Florence Burgat est philosophe à l’Institut scientifique de recherche agronomique (Inra). Elle consacre toutes ses recherches à la question animale. Elle a notamment publié Une autre existence (Albin Michel, 2012).
Notre conception des animaux est-elle en train de changer ?
Nous sommes à un moment charnière. L’exploitation des animaux n’a jamais été aussi massive alors que la législation introduit des notions telles que « la sensibilité », « le bien-être », ou encore évoque « la souffrance » et « l’angoisse » des animaux. Cela pose, à l’arrière-plan, la question de la légitimité de ce système. L’animal n’est donc plus considéré comme un être qui ne sent rien. Mais, dans le même temps, les utilisations auxquelles il est soumis font comme s’il ne sentait rien. C’est dans ce paradoxe que l’on peut voir l’indice d’un moment charnière.
Le végétarisme est-il un moyen d’être en accord avec cette nouvelle conception ?
On peut être végétarien pour diverses raisons : diététiques, écologiques, etc. On peut aussi l’être en réponse à la violence faite sur les animaux. Si nous voulons modifier durablement notre relation à eux, il faut cesser de les regarder comme de la viande sur pied. Or, nous savons depuis longtemps où trouver les protéines végétales. Et la diversité des nourritures dont dispose l’humanité permet, comme jamais auparavant, de composer des régimes équilibrés. Par ailleurs, les recherches sur la viande in vitro (la production de muscles à partir de cellules souches, ndlr) pourraient être encouragées. Je pense enfin qu’une humanité qui aurait renoncé à manger des animaux se comporterait de façon différente, y compris en son propre sein. Il y a dans l’alimentation carnée une pérennisation de la violence en général.
Peut-il cependant exister une façon éthique de manger de la viande ?
C’est une contradiction dans les termes. Je ne doute pas qu’il existe des éleveurs qui traitent bien leurs animaux. Mais ça ne peut être que ponctuel étant donné que nous sommes 7 milliards et de plus en plus à vouloir manger de la viande deux fois par jour. Le seul système capable de répondre à cette demande est le système industriel.

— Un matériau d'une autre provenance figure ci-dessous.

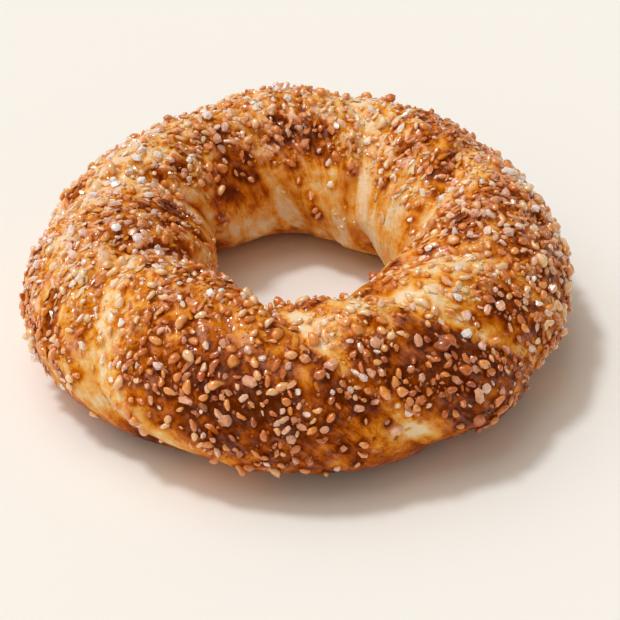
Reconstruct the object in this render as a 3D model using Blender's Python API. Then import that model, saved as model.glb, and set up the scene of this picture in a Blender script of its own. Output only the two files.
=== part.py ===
"""A simit: one ring of twisted dough, baked with a flat base.

The ring lies on z = 0 with its front towards -Y. Headings round the ring are measured from the
front, growing towards +X. Angles round the rope are 0 on its outer side, 90 on top, 180 on its
inner side and 270 underneath.
"""

import bpy
import numpy as np
from mathutils import Matrix, Vector

MM = 0.001

# The rope and the ring that it makes, in millimetres.
RING_RADIUS = 50.3
ROPE_HALF_WIDTH = 23.7
WAIST_HEIGHT = 18.7
CROWN_RISE = 22.8
BELLY_DROP = 19.5

# Fullness of the rope's section: 2 is an ellipse, less is peaked, more is squarer.
CROWN_FULLNESS = 1.72
BELLY_FULLNESS = 2.1

# Hand-shaped unevenness: waves round the ring, size in millimetres, heading of a high place.
OUTER_DRIFT = [(1, 1.2, -116), (2, 1.2, -46), (3, 2.1, 49), (4, 0.6, -13)]
INNER_DRIFT = [(1, 3.7, -150), (2, 1.6, 6), (3, 1.9, -20), (4, 0.8, 9)]

# The folds where one turn of the twisted rope tucks under the next. Each has its heading on the
# crown, its lean towards the outside and the inside (degrees of heading for each degree round
# the rope), its depth in millimetres, and the side, towards smaller (-1) or larger (1) headings,
# on which the turn drops steeply into it.
FOLDS = [
    (-157, 0.10, 0.17, 2.2, -1),
    (-107, 0.10, 0.24, 4.4, -1),
    (-68, 0.28, 0.12, 4.4, -1),
    (-4, 0.27, 0.33, 3.8, -1),
    (31, 0.26, 0.31, 4.2, -1),
    (66, 0.10, 0.15, 3.6, 1),
    (118, 0.30, 0.27, 3.2, 1),
    (163, 0.22, 0.17, 4.6, 1),
]
FOLD_STEEP_WIDTH = 3.5
FOLD_GENTLE_WIDTH = 8.0
FOLD_WAVER = 1.8
FOLD_WAVES = 4.0
FOLD_ROUNDING = 0.5
FOLD_FADE_FROM = -25.0
FOLD_FADE_TO = -65.0

# How high the turns stand, the share of it left on the outer side, and the angles round the rope
# between which it falls to that share.
TURN_SWELL = 1.4
TURN_OUTER_SHARE = 0.6
TURN_OUTER_FROM = 110.0
TURN_OUTER_TO = 40.0

CROWN = 90.0

# Faces of the mesh: round the ring, and round the rope.
RING_STEPS = 126
ROPE_STEPS = 38

SHARP_ANGLE = 60
CRUST_COLOUR = (0.42, 0.16, 0.04, 1.0)
CRUST_ROUGHNESS = 0.4


def drift(heading, waves):
    """Sum of cosine waves round the ring."""
    total = np.zeros_like(heading)
    for count, size, top in waves:
        total += size * np.cos(count * np.radians(heading - top))
    return total


def smooth_step(value):
    """0 below 0 and 1 above 1, with a smooth rise between."""
    value = np.clip(value, 0.0, 1.0)
    return value * value * (3.0 - 2.0 * value)


def fold_distance(heading, around, fold):
    """Distance along the ring, in millimetres, from a fold's line: positive on its steep side.

    The line is crown + lean * (90 - around) + waver * sin(waves * around + crown), in degrees.
    """
    crown, lean_out, lean_in, _, steep_side = fold
    lean = np.where(around < CROWN, lean_out, lean_in)
    line = crown + lean * (CROWN - around)
    line = line + FOLD_WAVER * np.sin(np.radians(FOLD_WAVES * around + crown))
    away = (heading - line + 180.0) % 360.0 - 180.0
    return np.radians(away) * RING_RADIUS * steep_side


def turn_relief(heading, around):
    """Height of the twisted turns over the plain rope: a swell with a crease at each fold.

    A crease falls off with the distance s along the ring as exp(r - sqrt(r^2 + (s / w)^2)), where
    w is smaller on its steep side. The turns are shallower on the outside and fade out before the
    base.
    """
    lift = np.full_like(heading, TURN_SWELL)
    for fold in FOLDS:
        away = fold_distance(heading, around, fold)
        span = away / np.where(away > 0.0, FOLD_STEEP_WIDTH, FOLD_GENTLE_WIDTH)
        lift -= fold[3] * np.exp(FOLD_ROUNDING - np.sqrt(FOLD_ROUNDING**2 + span**2))
    outside = smooth_step((TURN_OUTER_FROM - around) / (TURN_OUTER_FROM - TURN_OUTER_TO))
    side = CROWN - np.abs(around - CROWN)
    fade = smooth_step((side - FOLD_FADE_TO) / (FOLD_FADE_FROM - FOLD_FADE_TO))
    return lift * fade * (1.0 - (1.0 - TURN_OUTER_SHARE) * outside)


def power_wave(value, fullness):
    """A cosine or sine bent into the matching coordinate of a superellipse."""
    return np.sign(value) * np.abs(value) ** (2.0 / fullness)


def ring_points(heading, around):
    """Points of the crust for arrays of headings and angles round the rope, in millimetres.

    The section is a superellipse between the inner and the outer radius, with one fullness above
    the waist and another below it. What would lie under z = 0 is pressed flat on it.
    """
    up = np.sin(np.radians(around))
    out = np.cos(np.radians(around))
    outer = RING_RADIUS + ROPE_HALF_WIDTH + drift(heading, OUTER_DRIFT)
    inner = RING_RADIUS - ROPE_HALF_WIDTH + drift(heading, INNER_DRIFT)
    middle = (outer + inner) / 2.0
    half = (outer - inner) / 2.0
    lift = turn_relief(heading, around)
    fullness = np.where(up > 0.0, CROWN_FULLNESS, BELLY_FULLNESS)
    rise = np.where(up > 0.0, CROWN_RISE, BELLY_DROP)
    radius = middle + (half + lift) * power_wave(out, fullness)
    height = WAIST_HEIGHT + (rise + lift) * power_wave(up, fullness)
    turn = np.radians(heading)
    points = [radius * np.sin(turn), -radius * np.cos(turn), np.maximum(height, 0.0)]
    return np.stack(points, axis=-1)


def torus_mesh():
    """The plain torus that the ring is shaped from."""
    bpy.ops.mesh.primitive_torus_add(
        major_segments=RING_STEPS,
        minor_segments=ROPE_STEPS,
        major_radius=RING_RADIUS * MM,
        minor_radius=ROPE_HALF_WIDTH * MM,
    )
    return bpy.context.object


def shape_ring(ring):
    """Move each vertex of the torus to its place on the crust, then centre the ring."""
    mesh = ring.data
    flat = np.empty(len(mesh.vertices) * 3)
    mesh.vertices.foreach_get("co", flat)
    x, y, z = flat.reshape(-1, 3).T / MM
    heading = np.degrees(np.arctan2(x, -y))
    around = np.degrees(np.arctan2(z, np.hypot(x, y) - RING_RADIUS))
    around = np.where(around < -90.0, around + 360.0, around)
    points = ring_points(heading, around) * MM
    middle = (points.min(axis=0) + points.max(axis=0)) / 2.0
    mesh.vertices.foreach_set("co", points.astype(np.float32).ravel())
    mesh.transform(Matrix.Translation(Vector((-middle[0], -middle[1], 0.0))))
    mesh.shade_smooth()
    mesh.set_sharp_from_angle(angle=np.radians(SHARP_ANGLE))
    mesh.update()


def crust_material():
    """Glossy brown baked dough."""
    material = bpy.data.materials.new("baked_crust")
    material.use_nodes = True
    shader = material.node_tree.nodes["Principled BSDF"]
    shader.inputs["Base Color"].default_value = CRUST_COLOUR
    shader.inputs["Roughness"].default_value = CRUST_ROUGHNESS
    shader.inputs["Metallic"].default_value = 0.0
    return material


def clear_scene():
    for old in list(bpy.data.objects):
        bpy.data.objects.remove(old)


def main():
    clear_scene()
    simit = bpy.data.collections.new("simit")
    bpy.context.scene.collection.children.link(simit)
    ring = torus_mesh()
    ring.name = "bread_ring"
    shape_ring(ring)
    ring.data.materials.append(crust_material())
    for home in list(ring.users_collection):
        home.objects.unlink(ring)
    simit.objects.link(ring)


main()
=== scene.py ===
"""A simit: a ring of twisted dough with an egg-washed crust, toasted seeds, salt and crumbs.

Lengths are millimetres until they go into a mesh. Headings round the ring are degrees from the
front (-Y) towards +X. Angles round the rope are 0 on its outer side, 90 on top, 180 on its inner
side and 270 underneath.
"""

import bpy
import numpy as np
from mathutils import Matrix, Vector


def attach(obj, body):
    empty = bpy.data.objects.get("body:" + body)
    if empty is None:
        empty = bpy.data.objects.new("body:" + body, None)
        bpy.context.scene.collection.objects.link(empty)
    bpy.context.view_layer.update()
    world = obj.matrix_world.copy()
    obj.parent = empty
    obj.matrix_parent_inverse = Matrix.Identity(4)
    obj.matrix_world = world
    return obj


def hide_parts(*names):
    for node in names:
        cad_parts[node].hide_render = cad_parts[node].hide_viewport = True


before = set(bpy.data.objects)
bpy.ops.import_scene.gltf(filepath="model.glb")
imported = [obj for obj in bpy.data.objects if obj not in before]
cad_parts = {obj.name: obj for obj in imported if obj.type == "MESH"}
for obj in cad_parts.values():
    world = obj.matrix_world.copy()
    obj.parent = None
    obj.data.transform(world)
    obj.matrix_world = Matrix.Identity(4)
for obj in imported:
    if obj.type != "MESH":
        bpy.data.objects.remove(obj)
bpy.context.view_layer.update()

MM = 0.001

# The rope and the ring that it makes, the same as the solid's.
RING_RADIUS = 50.3
ROPE_HALF_WIDTH = 23.7
WAIST_HEIGHT = 18.7
CROWN_RISE = 22.8
BELLY_DROP = 19.5
CROWN_FULLNESS = 1.72
BELLY_FULLNESS = 2.1
OUTER_DRIFT = [(1, 1.2, -116), (2, 1.2, -46), (3, 2.1, 49), (4, 0.6, -13)]
INNER_DRIFT = [(1, 3.7, -150), (2, 1.6, 6), (3, 1.9, -20), (4, 0.8, 9)]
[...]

Si l’on va au bout de ce raisonnement, il faut supprimer l’élevage. Beaucoup objectent que les animaux sont indispensables, notamment pour l’agriculture…

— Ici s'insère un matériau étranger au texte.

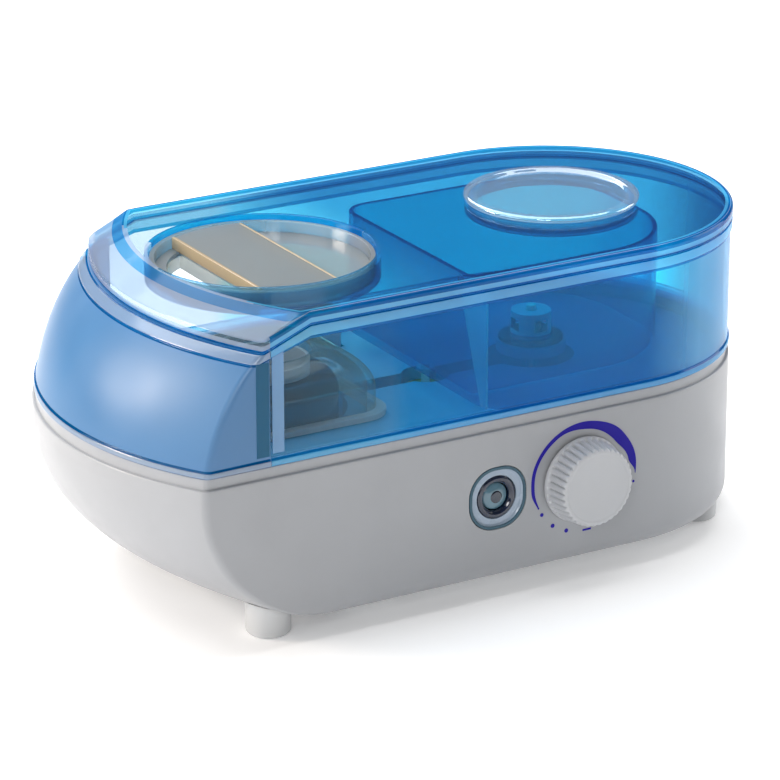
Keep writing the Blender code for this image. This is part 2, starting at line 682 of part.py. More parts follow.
def make_reservoir():
    skin = 0.0020
    outer = reservoir_outline(0.0)
    inner = reservoir_outline(skin)
    rings = [level(outer, RESERVOIR_FLOOR), level(outer, RESERVOIR_TOP), level(inner, RESERVOIR_TOP),
             level(inner, RESERVOIR_FLOOR + skin)]
    vessel = add_object("water_reservoir", loft("water_reservoir", rings))
    tray = loft("reservoir_tray", [level(tray_outline(), RESERVOIR_FLOOR),
                                   level(tray_outline(), RESERVOIR_FLOOR + skin - 0.0001)])
    join(vessel, add_cutter("reservoir_tray", tray))
    hole = cylinder("outlet_hole", 0.0100, RESERVOIR_FLOOR - 0.010, RESERVOIR_FLOOR + 0.010, VALVE)
    cut(vessel, add_cutter("outlet_hole", hole))
    finish(vessel, BLUE, 0.1, alpha=0.5)


def make_valve():
    at = (*VALVE, 0)
    roof = RESERVOIR_FLOOR
    seal_low = roof - GAP - 0.0015
    finish(turned("valve_seal", tube_profile(0.0098, 0.0150, seal_low, roof - GAP), at), DARK, 0.8)
    cap_high = seal_low - GAP
    cap_profile = [(0.0160, cap_high), (0.0160, cap_high - 0.0050), (0.0034, cap_high - 0.0050),
                   (0.0034, cap_high - 0.0030), (0.0096, cap_high - 0.0030), (0.0096, cap_high)]
    finish(turned("valve_cap", cap_profile, at), WHITE, 0.4)
    seat = cap_high - 0.0030
    cage_top, cage_outer, cage_inner = 0.0982, 0.0093, 0.0083
    roof_low = cage_top - 0.0012
    plunger_profile = [(0, 0.1005), (0.0022, 0.1005), (0.0022, seat + 0.0020), (0.0079, seat + 0.0020),
                       (0.0079, seat + GAP), (0.0026, seat + GAP), (0.0026, seat - 0.0030), (0, seat - 0.0030)]
    finish(turned("valve_plunger", plunger_profile, at, ring=False), (0.70, 0.72, 0.75), 0.4)
    cage_profile = [(cage_outer, cage_top), (cage_outer, seat + GAP), (cage_inner, seat + GAP),
                    (cage_inner, roof_low), (0.0027, roof_low), (0.0027, cage_top)]
    cage = turned("valve_cage", cage_profile, at)
    windows_z = RESERVOIR_FLOOR + 0.0060
    windows = boxes("cage_windows", [((*VALVE, windows_z), (0.030, 0.0070, 0.0060)),
                                     ((*VALVE, windows_z), (0.0070, 0.030, 0.0060))])
    cut(cage, add_cutter("cage_windows", windows))
    finish(cage, WHITE, 0.4)
    make_spring(seat + 0.0020 + GAP, roof_low - GAP, 0.0046)
    pin_high = seat - 0.0030 - 0.0004
    pin_profile = [(0, pin_high), (0.0016, pin_high), (0.0024, pin_high - 0.0020),
                   (0.0024, WELL_FLOOR + 0.0020), (0.0060, WELL_FLOOR + 0.0020),
                   (0.0060, WELL_FLOOR + GAP), (0, WELL_FLOOR + GAP)]
    finish(turned("valve_push_pin", pin_profile, at, ring=False), WHITE, 0.4)


def make_spring(low, high, radius):
    wire = 0.0004
    turns, steps = 4, 8
    curve = bpy.data.curves.new("spring_wire", "CURVE")
    curve.dimensions = "3D"
    curve.bevel_depth = wire
    curve.bevel_resolution = 0
    curve.use_fill_caps = True
    line = curve.splines.new("POLY")
    count = turns * steps + 1
    line.points.add(count - 1)
    for i in range(count):
        angle = 2 * math.pi * i / steps
        height = low + wire + (high - low - 2 * wire) * i / (count - 1)
        line.points[i].co = (radius * math.cos(angle), radius * math.sin(angle), height, 1)
    spring = add_object("valve_spring", curve, (*VALVE, 0))
    curve.materials.append(material("valve_spring_material", STEEL, 0.3, 1.0))
    return spring


def lid_rings():
    flat_corner, flat_bow = SLOPE_START, SLOPE_START_BOW
    foot_corner, foot_bow = SLOPE_END, SLOPE_END_BOW

    def sloped(z, inset):
        points = outline(foot_corner, foot_bow, inset)
        return [(x, y, z - SLOPE_DROP * slope_share(x)) for x, y in points]

    skin = 0.0022
    low = HOUSING_TOP + GAP
    return [
        level(outline(flat_corner, flat_bow, 0.0012), LID_TOP),
        sloped(LID_TOP - 0.0004, 0.0003),
        sloped(LID_TOP - 0.0010, 0.0),
        sloped(low, 0.0),
        sloped(low, 0.0024),
        sloped(LID_TOP - skin, 0.0024),
        level(outline(flat_corner - 0.0010, flat_bow, 0.0030), LID_TOP - skin),
    ]


def make_lid():
    lid = add_object("lid", loft("lid", lid_rings()))
    collar_low = LID_TOP - 0.012
    shelf = collar_low + 0.0015
    nozzle_hole = cylinder("nozzle_hole", NOZZLE_RADIUS + 0.0009, 0.1, 0.2, NOZZLE, OPENING_STEPS)
    filler_hole = cylinder("filler_hole", FILLER_RADIUS - 0.0015, 0.1, 0.2, (0, 0), OPENING_STEPS)
    cut(lid, add_cutter("nozzle_hole", nozzle_hole), add_cutter("filler_hole", filler_hole))
    collar_profile = [(NOZZLE_RADIUS + 0.0018, LID_TOP - 0.0001), (NOZZLE_RADIUS + 0.0018, collar_low),
                      (NOZZLE_RADIUS - 0.0045, collar_low), (NOZZLE_RADIUS - 0.0045, shelf),
                      (NOZZLE_RADIUS, shelf), (NOZZLE_RADIUS, LID_TOP - 0.0001)]
    nozzle_collar = turned("nozzle_collar", collar_profile, (*NOZZLE, 0), steps=OPENING_STEPS, cutter=True)
    neck = FILLER_RADIUS - 0.0022
    filler_profile = tube_profile(neck, neck + 0.0016, LID_TOP - 0.0060, LID_TOP - 0.0001)
    filler_collar = turned("filler_collar", filler_profile, (0, 0, 0), steps=OPENING_STEPS, cutter=True)
    join(lid, nozzle_collar, filler_collar)
    finish(lid, BLUE, 0.08, alpha=0.4)


def make_nozzle():
    at = (*NOZZLE, 0)
    low = LID_TOP - 0.012 + 0.0015 + GAP
    radius = NOZZLE_RADIUS - 0.0005
    frame_profile = [(radius, low + 0.0080), (radius, low), (radius - 0.0060, low),
                     (radius - 0.0060, low + 0.0012), (radius - 0.0022, low + 0.0012),
                     (radius - 0.0022, low + 0.0080)]
    finish(turned("nozzle_frame", frame_profile, at, steps=OPENING_STEPS), (0.55, 0.42, 0.28), 0.15, alpha=0.5)
    plate_low = low + 0.0012 + GAP
    plate_radius = radius - 0.0022 - GAP
    plate = turned("nozzle_plate", disc_profile(plate_radius, plate_low, plate_low + 0.0024), at,
                   steps=OPENING_STEPS, ring=False)
    mouth_points = arc((0, 0), plate_radius - 0.0050, math.radians(122), math.radians(238), 10)
    mouth = loft("mist_mouth", [level(mouth_points, 0.1), level(mouth_points, 0.2)])
    cut(plate, add_cutter("mist_mouth", mouth, at))
    finish(plate, SMOKE, 0.2, alpha=0.7)


def make_filler_cap():
    brim_low = LID_TOP + 0.0011
    top = LID_TOP + 0.0030
    plug = FILLER_RADIUS - 0.0022 - GAP
    profile = [(0, top - 0.0014), (FILLER_RADIUS - 0.0060, top - 0.0014), (FILLER_RADIUS - 0.0045, top),
               (FILLER_RADIUS - 0.0010, top), (FILLER_RADIUS, top - 0.0008), (FILLER_RADIUS, brim_low),
               (plug, brim_low), (plug, LID_TOP - 0.0055), (plug - 0.0020, LID_TOP - 0.0055),
               (plug - 0.0020, brim_low - 0.0009), (0, brim_low - 0.0009)]
    finish(turned("filler_cap", profile, steps=OPENING_STEPS, ring=False), CLEAR, 0.06, alpha=0.35)
    seal_low = LID_TOP + 0.0001 + GAP / 2
    seal = turned("filler_gasket", tube_profile(plug + GAP, FILLER_RADIUS - 0.0006, seal_low, brim_low - GAP / 2),
                  steps=OPENING_STEPS)
    finish(seal, (0.75, 0.80, 0.85), 0.6)


def make_gland():
    profile = tube_profile(0.0028, 0.0055 - GAP, -0.0050, -0.0001)
    finish(turned("cord_gland", profile, (GLAND[0], HALF, GLAND[1]), FACING_BACK), DARK, 0.8)


def make_bottom_screws():
    head_high = BASE_BOTTOM + GAP / 2 - GAP
    for number, at in enumerate(SCREWS, 1):
        profile = [(0, 0.0240), (0.0015, 0.0240), (0.0015, head_high), (0.0032, head_high),
                   (0.0028, head_high - 0.0016), (0, head_high - 0.0016)]
        screw = turned(f"bottom_screw_{number}", profile, (*at, 0), steps=12, ring=False)
        finish(screw, STEEL, 0.3, 1.0)


FACING_FRONT = (math.pi / 2, 0, 0)
FACING_BACK = (-math.pi / 2, 0, 0)

clear_scene()
PARTS = new_collection("cool_mist_humidifier")
CUTTERS = new_collection("cutters")
FRAME = bpy.data.objects.new("design_frame", None)
FRAME.location = ORIGIN
PARTS.objects.link(FRAME)

make_base()
make_bottom_plate()
make_feet()
make_bottom_screws()
make_deck()
make_transducer()
make_electronics()
make_light()
make_knob()
make_fan()
make_mist_path()
make_level_switch()
make_housing()
make_reservoir()
make_valve()
make_lid()
make_nozzle()
make_filler_cap()
make_gland()
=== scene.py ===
"""Looks of the ultrasonic cool mist humidifier: clear blue plastics over a white moulded base.

Pieces are modelled in the design frame, in metres: x = 0 is the centre of the half-round right end,
y = 0 is the middle plane and z = 0 is the floor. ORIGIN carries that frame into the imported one.
"""

import math
from math import cos, radians, sin, sqrt

import bmesh
import bpy
from mathutils import Matrix, Vector


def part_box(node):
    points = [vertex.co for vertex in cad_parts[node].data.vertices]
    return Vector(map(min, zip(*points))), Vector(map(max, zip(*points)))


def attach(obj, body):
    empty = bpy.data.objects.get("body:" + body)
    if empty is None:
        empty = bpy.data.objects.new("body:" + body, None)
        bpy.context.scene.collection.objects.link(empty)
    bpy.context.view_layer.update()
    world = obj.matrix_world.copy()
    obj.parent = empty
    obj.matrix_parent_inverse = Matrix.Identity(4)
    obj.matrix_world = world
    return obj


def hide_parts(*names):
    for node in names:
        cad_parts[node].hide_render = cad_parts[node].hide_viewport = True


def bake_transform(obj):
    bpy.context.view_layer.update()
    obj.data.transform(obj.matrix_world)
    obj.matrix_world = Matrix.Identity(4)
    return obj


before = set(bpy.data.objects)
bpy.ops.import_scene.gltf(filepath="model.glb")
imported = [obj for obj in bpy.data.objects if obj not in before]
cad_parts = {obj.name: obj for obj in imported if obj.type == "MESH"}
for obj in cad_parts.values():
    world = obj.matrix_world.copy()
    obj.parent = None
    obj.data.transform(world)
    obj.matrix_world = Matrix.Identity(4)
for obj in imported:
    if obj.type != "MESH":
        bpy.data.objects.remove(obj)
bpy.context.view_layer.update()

# The body, as in the CAD.
HALF = 0.0825
BASE_BOTTOM = 0.0085
WIDEST = 0.072
STEP = 0.079
SEAM = 0.084
HOUSING_TOP = 0.144
LID_TOP = 0.15
GAP = 0.0003
CORNER_REACH = 0.2215
UPPER_ARC = 0.086
LOWER_REACH = 0.07
BOW = 0.026
BOW_LOST_ABOVE = 0.004
BOW_LOST_BELOW = 0.008
CORNER_RADIUS = 0.005
SLOPE_START = 0.1755
SLOPE_START_BOW = 0.027
SLOPE_END = 0.193
SLOPE_END_BOW = 0.022
SLOPE_DROP = 0.009
WALL = 0.0025
EDGE_RADIUS = 0.008
LIP_INSET = 0.0014
BEAD = 0.0008
LEDGE = 0.008
PLATE_INSET = 0.014
HOOD_SPLIT = 0.19
NOZZLE = (-0.149, 0.0)
NOZZLE_RADIUS = 0.05
FILLER_RADIUS = 0.04
MIST = (-0.149, 0.0)
BASIN_RADIUS = 0.037
BASIN_FLOOR = 0.0525
VALVE = (-0.01, 0.0)
WELL_RADIUS = 0.02
WELL_FLOOR = 0.0625
CHANNEL_WIDTH = 0.012
FLOAT_AT = (-0.066, 0.0)
FLOAT_POCKET = 0.011
DECK_TOP = 0.077
DECK_THICK = 0.0025
RESERVOIR_LEFT = 0.08
RESERVOIR_BACK = 0.054
RESERVOIR_FRONT = 0.0615
RESERVOIR_RIGHT = 0.038
RESERVOIR_FLOOR = 0.0863
RESERVOIR_TOP = 0.1435
TRAY_RADIUS = 0.078
DOME_LENGTH = 0.081
DOME_WIDTH = 0.075
DOME_FLANGE = 0.0035
DOME_CORNER = 0.012
DOME_CROWN = 0.0155
DOME_TOP = 0.105
DOME_MOUTH = 0.0215
BELL_RADIUS = 0.033
BELL_TOP = 0.0945
STACK_RADIUS = 0.0205
STACK_TOP = 0.1
KNOB = (-0.0346, 0.0482)
KNOB_OUT = 0.014
KNOB_RADIUS = 0.02
KNOB_FACE_RADIUS = 0.0173
LIGHT = (-0.078, 0.0476)
LIGHT_SIDE = 0.0295
LIGHT_ROUNDNESS = 0.44
FAN_X = -0.092
DUCT_Y = 0.057
GLAND = (-0.022, 0.026)
FOOT_RADIUS = 0.01
FEET = {
    "foot_front_left": (-0.182, -0.063),
    "foot_back_left": (-0.182, 0.063),
    "foot_front_right": (0.052, -0.046),
    "foot_back_right": (0.052, 0.046),
}
SCREWS = ((-0.112, -0.064), (-0.12, 0.062), (0.02, -0.052), (0.02, 0.052))

ORIGIN = Vector((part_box("base_shell")[1].x - HALF,
                 (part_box("base_shell")[0].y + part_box("base_shell")[1].y) / 2, 0.0))
QUARTER = math.pi / 2
CIRCLE = 2 * math.pi
FACING_FRONT = (QUARTER, 0, 0)

# Segments: right end, each corner, the bow, turned pieces, and a small arc in a profile.
END_SEGMENTS = 72
CORNER_SEGMENTS = 8
BOW_SEGMENTS = 40
ROUND_STEPS = 96
SMALL_STEPS = 40
FILLET = 3


# ---------------------------------------------------------------- outlines and rings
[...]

Certes, c’est complexe, c’est encore une utopie. Mais nous n’avons jamais cherché à faire autrement. Il peut exister d’autres voies, et c’est aux spécialistes concernés d’y travailler. —
En savoir plus : la bibliographie végétarienne
Paris végétarien, les meilleurs restos, d’Alcyone Wemaëre (Parigramme, 2012)
Confessions d’une mangeuse de viande, de Marcela Iacub (Fayard, 2011)
Manger la chair, traité sur les animaux, de Plutarque (Rivages, 2002)
Bidoche, de Fabrice Nicolino (Les liens qui libèrent, 2009)
Le Livre noir de l’agriculture, d’Isabelle Saporta (Fayard, 2011)
Une autre existence, de Florence Burgat (Albin Michel, 2012)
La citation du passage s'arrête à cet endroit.